**Given request**
The data below holds a line containing "Vector(map(max, high, point))" and a line containing "POCKET_COIL = 14.0"; please quote exactly those two lines and every line between them, and nothing else.

**Data for the task**
╭──
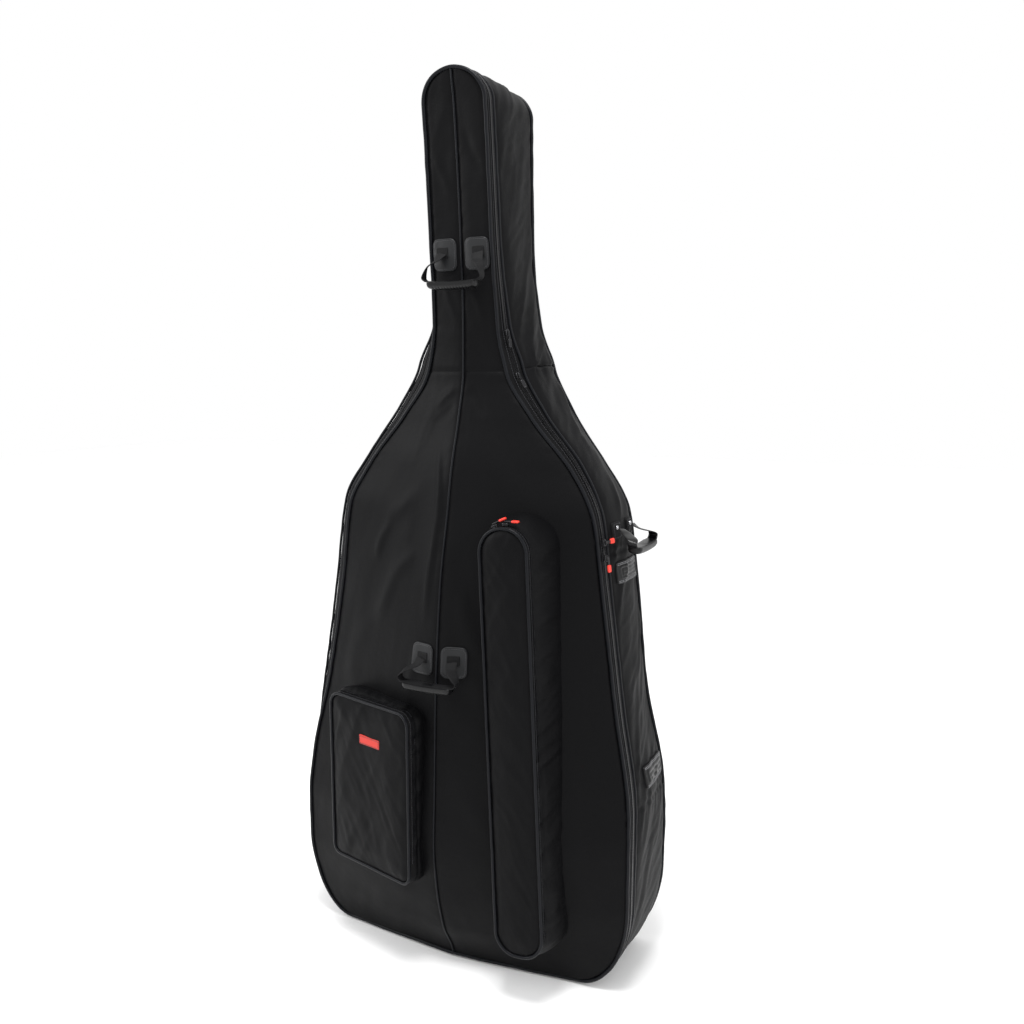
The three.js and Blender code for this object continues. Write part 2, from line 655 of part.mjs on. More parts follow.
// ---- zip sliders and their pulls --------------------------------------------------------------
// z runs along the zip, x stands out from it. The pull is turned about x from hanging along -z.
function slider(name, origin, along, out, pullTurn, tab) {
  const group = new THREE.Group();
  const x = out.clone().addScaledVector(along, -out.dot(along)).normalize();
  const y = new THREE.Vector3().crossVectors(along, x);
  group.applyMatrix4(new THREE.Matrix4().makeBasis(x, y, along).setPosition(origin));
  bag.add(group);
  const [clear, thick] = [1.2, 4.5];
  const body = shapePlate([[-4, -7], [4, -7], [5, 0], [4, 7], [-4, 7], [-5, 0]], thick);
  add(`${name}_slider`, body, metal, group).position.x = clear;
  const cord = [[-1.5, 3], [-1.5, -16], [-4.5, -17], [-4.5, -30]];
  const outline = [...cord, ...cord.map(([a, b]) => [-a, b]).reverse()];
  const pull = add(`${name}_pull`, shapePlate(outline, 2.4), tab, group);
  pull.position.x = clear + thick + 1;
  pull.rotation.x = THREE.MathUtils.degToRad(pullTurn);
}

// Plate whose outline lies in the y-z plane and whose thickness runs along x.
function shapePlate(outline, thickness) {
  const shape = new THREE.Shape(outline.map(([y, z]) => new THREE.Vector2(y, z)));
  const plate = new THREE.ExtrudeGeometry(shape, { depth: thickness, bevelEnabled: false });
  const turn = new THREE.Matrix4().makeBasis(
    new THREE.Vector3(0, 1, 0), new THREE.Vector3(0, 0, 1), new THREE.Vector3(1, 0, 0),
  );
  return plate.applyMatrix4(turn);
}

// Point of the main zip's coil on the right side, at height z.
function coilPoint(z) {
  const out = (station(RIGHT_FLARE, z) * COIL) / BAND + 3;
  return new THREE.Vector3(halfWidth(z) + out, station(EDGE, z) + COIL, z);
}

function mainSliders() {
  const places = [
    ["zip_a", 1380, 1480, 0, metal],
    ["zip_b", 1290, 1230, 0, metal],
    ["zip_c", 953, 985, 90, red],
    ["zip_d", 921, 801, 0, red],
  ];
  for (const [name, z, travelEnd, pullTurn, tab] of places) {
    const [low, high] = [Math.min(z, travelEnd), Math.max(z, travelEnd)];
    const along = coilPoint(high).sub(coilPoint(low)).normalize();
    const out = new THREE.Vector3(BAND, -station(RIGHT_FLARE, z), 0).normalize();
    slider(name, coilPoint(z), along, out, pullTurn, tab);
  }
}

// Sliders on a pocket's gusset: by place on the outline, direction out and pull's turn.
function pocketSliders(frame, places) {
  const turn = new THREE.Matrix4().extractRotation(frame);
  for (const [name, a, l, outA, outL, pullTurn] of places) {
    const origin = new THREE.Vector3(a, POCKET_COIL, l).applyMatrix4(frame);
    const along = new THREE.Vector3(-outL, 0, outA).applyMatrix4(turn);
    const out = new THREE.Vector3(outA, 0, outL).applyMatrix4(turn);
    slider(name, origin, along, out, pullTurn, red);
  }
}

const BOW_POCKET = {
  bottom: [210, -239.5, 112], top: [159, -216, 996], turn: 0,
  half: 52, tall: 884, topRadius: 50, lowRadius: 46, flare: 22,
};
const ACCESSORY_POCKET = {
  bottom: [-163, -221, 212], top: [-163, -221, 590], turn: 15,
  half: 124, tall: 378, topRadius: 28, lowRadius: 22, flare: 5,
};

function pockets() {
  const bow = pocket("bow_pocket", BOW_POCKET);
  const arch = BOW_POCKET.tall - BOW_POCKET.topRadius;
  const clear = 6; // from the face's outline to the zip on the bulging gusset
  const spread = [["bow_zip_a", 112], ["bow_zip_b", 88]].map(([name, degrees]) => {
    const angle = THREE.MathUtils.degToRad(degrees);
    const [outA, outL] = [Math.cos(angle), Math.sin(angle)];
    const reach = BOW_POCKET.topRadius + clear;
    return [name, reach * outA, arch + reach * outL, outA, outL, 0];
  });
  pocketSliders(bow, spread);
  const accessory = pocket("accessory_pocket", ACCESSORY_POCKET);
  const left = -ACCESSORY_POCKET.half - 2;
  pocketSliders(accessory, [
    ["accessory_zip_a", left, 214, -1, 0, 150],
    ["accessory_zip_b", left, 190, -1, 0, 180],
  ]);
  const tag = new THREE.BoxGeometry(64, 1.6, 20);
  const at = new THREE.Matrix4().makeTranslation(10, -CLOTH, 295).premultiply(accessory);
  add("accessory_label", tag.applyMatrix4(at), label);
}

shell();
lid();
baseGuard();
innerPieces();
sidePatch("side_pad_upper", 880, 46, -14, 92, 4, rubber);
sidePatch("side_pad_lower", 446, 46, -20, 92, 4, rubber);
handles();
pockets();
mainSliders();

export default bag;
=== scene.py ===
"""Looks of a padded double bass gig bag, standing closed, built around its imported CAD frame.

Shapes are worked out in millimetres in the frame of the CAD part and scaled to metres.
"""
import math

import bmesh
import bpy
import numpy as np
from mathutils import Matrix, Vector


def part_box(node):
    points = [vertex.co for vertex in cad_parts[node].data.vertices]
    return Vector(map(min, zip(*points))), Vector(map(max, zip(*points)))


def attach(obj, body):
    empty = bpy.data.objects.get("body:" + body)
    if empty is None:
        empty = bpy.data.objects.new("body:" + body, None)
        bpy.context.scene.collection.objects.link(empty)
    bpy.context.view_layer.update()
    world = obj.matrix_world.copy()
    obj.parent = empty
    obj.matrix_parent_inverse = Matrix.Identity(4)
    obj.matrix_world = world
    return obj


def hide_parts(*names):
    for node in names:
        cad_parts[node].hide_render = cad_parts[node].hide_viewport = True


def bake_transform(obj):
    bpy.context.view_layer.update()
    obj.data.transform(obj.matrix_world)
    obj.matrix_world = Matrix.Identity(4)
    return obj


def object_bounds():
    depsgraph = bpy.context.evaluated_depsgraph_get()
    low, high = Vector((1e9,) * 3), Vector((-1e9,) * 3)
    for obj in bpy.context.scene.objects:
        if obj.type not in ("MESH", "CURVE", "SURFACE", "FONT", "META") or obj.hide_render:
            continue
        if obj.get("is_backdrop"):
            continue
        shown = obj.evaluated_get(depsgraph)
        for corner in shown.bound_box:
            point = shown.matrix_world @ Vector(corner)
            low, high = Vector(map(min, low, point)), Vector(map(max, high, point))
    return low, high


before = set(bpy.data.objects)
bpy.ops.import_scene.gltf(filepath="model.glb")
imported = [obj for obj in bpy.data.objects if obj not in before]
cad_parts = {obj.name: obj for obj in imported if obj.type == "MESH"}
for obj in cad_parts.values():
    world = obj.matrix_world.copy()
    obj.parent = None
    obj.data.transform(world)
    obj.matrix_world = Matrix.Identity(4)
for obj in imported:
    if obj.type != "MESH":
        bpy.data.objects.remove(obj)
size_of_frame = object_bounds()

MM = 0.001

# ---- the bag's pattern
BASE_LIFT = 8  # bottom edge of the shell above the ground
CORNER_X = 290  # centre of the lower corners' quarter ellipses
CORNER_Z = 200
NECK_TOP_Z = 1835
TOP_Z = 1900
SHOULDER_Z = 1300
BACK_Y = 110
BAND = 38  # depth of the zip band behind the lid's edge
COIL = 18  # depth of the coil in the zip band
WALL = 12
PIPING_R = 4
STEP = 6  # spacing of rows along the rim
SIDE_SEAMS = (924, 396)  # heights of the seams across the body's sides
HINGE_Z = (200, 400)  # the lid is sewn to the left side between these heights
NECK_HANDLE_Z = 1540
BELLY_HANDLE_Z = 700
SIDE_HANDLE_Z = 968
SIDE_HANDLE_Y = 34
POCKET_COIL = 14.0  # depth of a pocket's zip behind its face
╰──
╭──
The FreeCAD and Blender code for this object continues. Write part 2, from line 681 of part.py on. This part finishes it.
╰──
╭──
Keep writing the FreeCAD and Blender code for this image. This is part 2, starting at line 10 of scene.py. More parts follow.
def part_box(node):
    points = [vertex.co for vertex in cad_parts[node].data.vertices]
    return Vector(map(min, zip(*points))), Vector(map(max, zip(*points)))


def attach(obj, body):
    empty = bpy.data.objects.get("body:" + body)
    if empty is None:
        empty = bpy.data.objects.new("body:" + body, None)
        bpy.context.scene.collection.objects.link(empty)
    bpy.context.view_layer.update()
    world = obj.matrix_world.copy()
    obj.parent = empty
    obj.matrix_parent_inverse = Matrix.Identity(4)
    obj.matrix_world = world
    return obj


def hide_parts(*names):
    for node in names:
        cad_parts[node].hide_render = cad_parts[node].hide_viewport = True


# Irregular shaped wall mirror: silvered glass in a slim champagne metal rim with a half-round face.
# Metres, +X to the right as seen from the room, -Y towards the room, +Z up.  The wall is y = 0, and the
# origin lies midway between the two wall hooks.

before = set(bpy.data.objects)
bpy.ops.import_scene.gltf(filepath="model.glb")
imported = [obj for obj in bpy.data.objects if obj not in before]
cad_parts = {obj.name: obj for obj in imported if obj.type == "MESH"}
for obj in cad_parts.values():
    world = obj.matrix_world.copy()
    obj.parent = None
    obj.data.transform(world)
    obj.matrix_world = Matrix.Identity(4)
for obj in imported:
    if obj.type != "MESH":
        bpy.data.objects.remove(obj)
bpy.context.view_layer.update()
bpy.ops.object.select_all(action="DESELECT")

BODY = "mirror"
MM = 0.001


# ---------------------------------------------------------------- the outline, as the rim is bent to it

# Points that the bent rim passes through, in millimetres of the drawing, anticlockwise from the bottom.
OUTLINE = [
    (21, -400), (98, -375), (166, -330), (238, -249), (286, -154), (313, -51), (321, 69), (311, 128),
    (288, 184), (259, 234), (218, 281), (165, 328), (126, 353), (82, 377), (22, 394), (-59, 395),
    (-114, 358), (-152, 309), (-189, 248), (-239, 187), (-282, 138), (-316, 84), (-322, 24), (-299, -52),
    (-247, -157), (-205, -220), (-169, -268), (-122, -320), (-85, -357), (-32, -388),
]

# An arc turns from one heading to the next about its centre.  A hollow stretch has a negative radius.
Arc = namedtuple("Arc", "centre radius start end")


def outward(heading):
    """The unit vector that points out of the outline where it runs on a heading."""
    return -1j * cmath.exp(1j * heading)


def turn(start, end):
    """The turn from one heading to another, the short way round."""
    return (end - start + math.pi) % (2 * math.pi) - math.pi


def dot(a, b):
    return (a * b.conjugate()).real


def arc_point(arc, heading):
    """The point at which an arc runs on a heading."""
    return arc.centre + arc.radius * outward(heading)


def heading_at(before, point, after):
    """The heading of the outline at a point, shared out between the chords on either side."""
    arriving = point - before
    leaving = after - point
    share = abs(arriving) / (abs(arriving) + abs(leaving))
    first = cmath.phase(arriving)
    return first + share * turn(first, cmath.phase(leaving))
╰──
**Response for this exercise**
            low, high = Vector(map(min, low, point)), Vector(map(max, high, point))
    return low, high


before = set(bpy.data.objects)
bpy.ops.import_scene.gltf(filepath="model.glb")
imported = [obj for obj in bpy.data.objects if obj not in before]
cad_parts = {obj.name: obj for obj in imported if obj.type == "MESH"}
for obj in cad_parts.values():
    world = obj.matrix_world.copy()
    obj.parent = None
    obj.data.transform(world)
    obj.matrix_world = Matrix.Identity(4)
for obj in imported:
    if obj.type != "MESH":
        bpy.data.objects.remove(obj)
size_of_frame = object_bounds()

MM = 0.001

# ---- the bag's pattern
BASE_LIFT = 8  # bottom edge of the shell above the ground
CORNER_X = 290  # centre of the lower corners' quarter ellipses
CORNER_Z = 200
NECK_TOP_Z = 1835
TOP_Z = 1900
SHOULDER_Z = 1300
BACK_Y = 110
BAND = 38  # depth of the zip band behind the lid's edge
COIL = 18  # depth of the coil in the zip band
WALL = 12
PIPING_R = 4
STEP = 6  # spacing of rows along the rim
SIDE_SEAMS = (924, 396)  # heights of the seams across the body's sides
HINGE_Z = (200, 400)  # the lid is sewn to the left side between these heights
NECK_HANDLE_Z = 1540
BELLY_HANDLE_Z = 700
SIDE_HANDLE_Z = 968
SIDE_HANDLE_Y = 34
POCKET_COIL = 14.0  # depth of a pocket's zip behind its face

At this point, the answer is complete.